I took part in many vocal projects over the following years – not only choral and small ensemble concerts but vocal and theatrical projects by various contemporaries (including a certain Liza Lim). I also performed a few solo clarinet pieces making use of the player’s voice: Richard David Hames’s Zurna was an early party piece, as was Vinko Globokar’s Voix Instrumentalisée, where the bass clarinet’s mouthpiece remains in the dressing room and the performer’s voice, directed through the instrument, is deployed over a wide range from guttural growls to screaming falsetto. I also played the clarinet part of Eight Songs for a Mad King on various occasions – one particularly happy such occasion being at the Adelaide Fringe Festival where the players were presented with bottles of Eight Songs Shiraz, named after the piece by winemaker Peter Lehmann after performances at his vineyard.

Eventually pieces started to be written for me where my own voice was brought into play, of which Richard Barrett’s interference quickly became, and is likely to remain, the most spectacular example. Richard was working on a piece for solo contrabass clarinet when he dreamt an opening passage in which I sang Latin in high falsetto while accompanying myself on a pedal bass drum. Discussions of the specifics of my vocal capabilities ensued; the fact that an inhaled vocal fry allows the lowest note of the contrabass clarinet to be produced as a more or less recognisable pitch was put to good use, as was a random laugh oscillating between vocal registers in a rehearsal for an improvised project with the ELISION ensemble.
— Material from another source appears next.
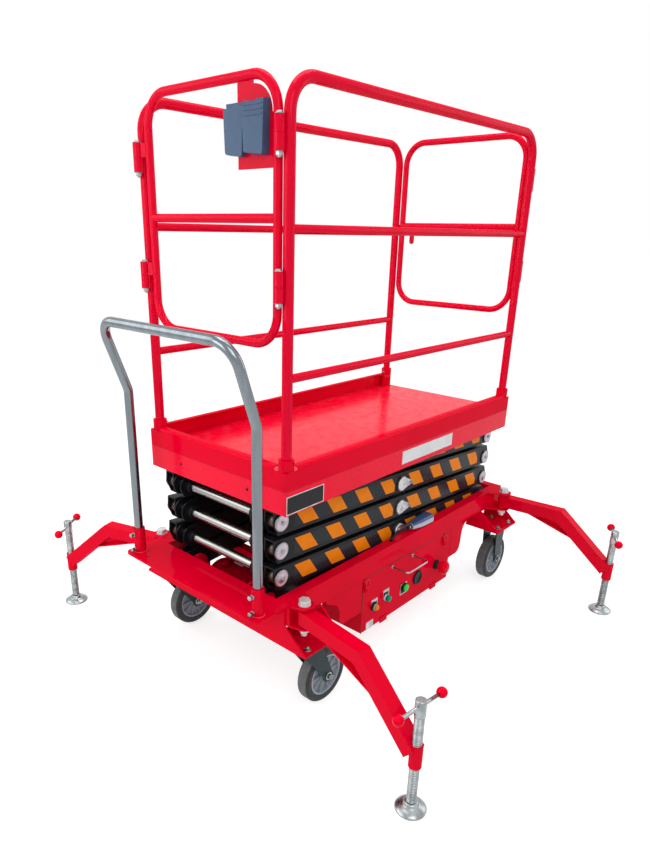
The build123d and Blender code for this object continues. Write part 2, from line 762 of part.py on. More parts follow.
with BuildPart() as caster_plates:
    for name, x, sy, trail in casters[:2]:
        block(x - 67, x + 67, sy * caster_y - 55, sy * caster_y + 55,
              caster_top_z - caster_plate_t, caster_top_z)
        rod_z(x, sy * caster_y, 36, race_z, caster_top_z - caster_plate_t)
        rod_z(x, sy * caster_y, kingpin_r, crown_z - 14, race_z)
        rod_z(x, sy * caster_y, 15, crown_z - 14, crown_z - 2)
finish(caster_plates.part, "caster_plates")


def caster_fork(x, sy, trail):
    """Crown and two legs that hold the wheel's bolt. A fixed caster has its plate in one piece."""
    top = crown_z + crown_t if trail else caster_top_z
    leg_in = tyre_width / 2 + fork_gap
    wx = x + trail
    with BuildPart() as fork:
        if trail:
            rod_z(x, sy * caster_y, 40, crown_z, top)
        else:
            block(x - 67, x + 67, sy * caster_y - 55, sy * caster_y + 55, top - caster_plate_t, top)
        for y in (sy * caster_y + leg_in + fork_leg_t, sy * caster_y - leg_in):
            with BuildSketch(side_plane(0, 0, y)):
                with BuildLine():
                    Polyline((x - 38, top), (x + 42, top), (x + 44, top - 22), (wx + 24, wheel_r),
                             (wx - 24, wheel_r), (x - 36, top - 30), close=True)
                make_face()
                with Locations((wx, wheel_r)):
                    Circle(24)
            extrude(amount=fork_leg_t)
        if trail:
            block(x - 38, x + 42, sy * caster_y - leg_in - fork_leg_t,
                  sy * caster_y + leg_in + fork_leg_t, crown_z, top)
            rod_z(x, sy * caster_y, kingpin_r + pin_fit, crown_z, top, mode=Mode.SUBTRACT)
        bolt_y = leg_in + fork_leg_t + 8
        rod_y(wx, wheel_r, axle_r, sy * caster_y - bolt_y, sy * caster_y + bolt_y)
    return fork.part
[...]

Within a few years things began to move in a very interesting circle. interference began to appear in Musikfabrik concerts, bringing my voice to the ears of people who were eventually in need of someone to undertake this sort of vocal gymnastics. In 2010, expecting to play clarinet in Samir Odeh-Tamimi’s opera Leila und Madschnun for the Ruhrtriennale, I suddenly found myself covering one of the principal parts. We had made a preliminary recording of the first few scenes so that the production staff could hear what the instrumental texture would sound like – this is more or less standard practice in contemporary opera, but as a bonus we prepared a version with me singing the vocal line and one thing led to another. Peter Rundel, the conductor of Leila und Madschnun, then asked me to sing the vocal solos in the 2011 Wiener Festwochen/La Fura dels Baus of Xenakis’s Oresteïa. And not long afterwards, Anne-May Krüger (to whom, it should hardly need saying, I am eternally grateful) asked me if I might be interested in singing Eight Songs for a Mad King itself, as the other half of a double bill with her own performance of Miss Donnithorne’s Maggot.

I had managed my recent vocal outings without having had anything in the way of vocal tuition for some years, but Eight Songs for a Mad King seemed in a different league from anything I had recently undertaken. (Even though Oresteïa involves not much less actual singing time, the voice is not required to do so many different things – and although Kassandra is fairly strenuous stuff there is not a single pitch specified, which up to a point permits the singer to work around whatever state the voice might be in at any given moment.) Anne-May had wisely given me a substantial lead time before the first planned performance, so I had time to consider my options. Not long afterwards, we had the first vocal rehearsals for Ensemble Musikfabrik’s performances of Harry Partch’s Delusion of the Fury, and our vocal coach, Martin Lindsay, was able to take me on for individual lessons. It transpired that he himself had been for many years the singer of choice for Ensemble Recherche’s performances of the Eight Songs – even though at that stage I was looking for help towards a basic classical technique rather than specific tips for the piece, I took this as an auspicious coincidence.

Max (as he insisted from the beginning we should call him) was in attendance at rehearsals – I can’t pretend that that made my first performance of the piece any less stressful, but of course if I had waited any longer to meet him I would not have met him at all. He was in extremely good form and spirits for someone who had been in a literally life-threatening state not so long before – constantly encouraging and offering endless insights into the piece, some of which flatly contradicted his own score. I asked him at one point if he had any tips on violin smashing. His response: “do it with love!”. (The general rehearsal was my first chance to smash a violin – not an experience I had been anticipating happily and still not something I could conceivably do outside the piece. I gave Max the soundpost (called the ‘soul’ in both French and Italian), which he carefully stored away in his wallet – of course I then sent him the ‘souls’ of the victims of subsequent performances while he was still alive.) I was also able to ask Max if he was aware of Eight Songs Shiraz – indeed he was, having been flown to the launch thereof and being the regular recipient of a specially dispatched case. As I had brought a bottle of Eight Songs with me, I was also able to share it with him and the players after the performance – my first of eight so far – and to take a cherished photograph of Max brandishing the bottle, with an appropriately cheerful look in his famously piercing blue eyes.